It has been awhile since I have done any work on this bass as I have a mess of custom orders to fill. Custom orders always take the lead but I am waiting on some more materials and have an afternoon to kill so I blew the dust off the Limba 5 string bass.
I have the neck blank routed to the basic profile so I am now going to switch over to the body work. This is a pretty simple design for this bass but there is some prep work to.

I have some Honduran Mahogany that I am going to use for my body. This stuff has a nice orange-brown color and will look nice with the Jatoba neck wood. It is of medium weight and there is no major defects.

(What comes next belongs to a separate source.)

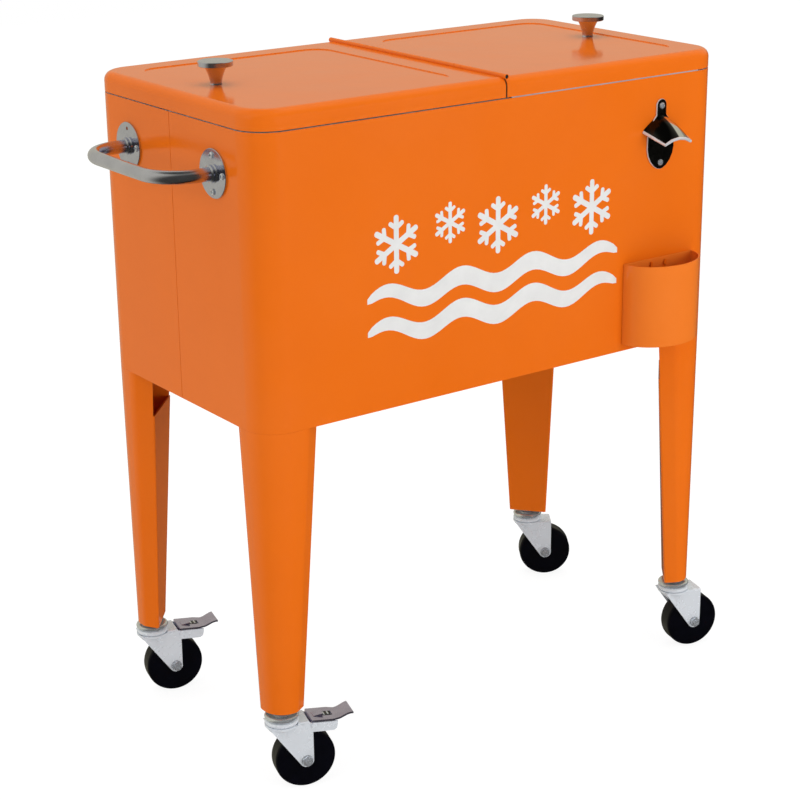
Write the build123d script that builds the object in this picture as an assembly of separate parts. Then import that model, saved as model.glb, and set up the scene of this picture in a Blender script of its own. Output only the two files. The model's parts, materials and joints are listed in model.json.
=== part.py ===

The first thing I do is to plane it down to the correct thickness. This bass will be overall 1.75 inches thick. I planed the Mahogany down to a little shy of 1.5 inches as I will add some thin Walnut in between the top and back. Then I cut each side so that A. I will be able to get clamps to the edge of the body shape when gluing the top on, and B. to leave some flat edges so that my pipe clamps will have a place to bite onto.
To remove some weight and to give the bass some warmth I cored out a "honeycomb" of holes. I do larger hollow areas on brighter sounding woods like Maple but for Mahogany 5 string basses, I find that the holes work better for tone. Just my opinion and others may not agree. That is fine.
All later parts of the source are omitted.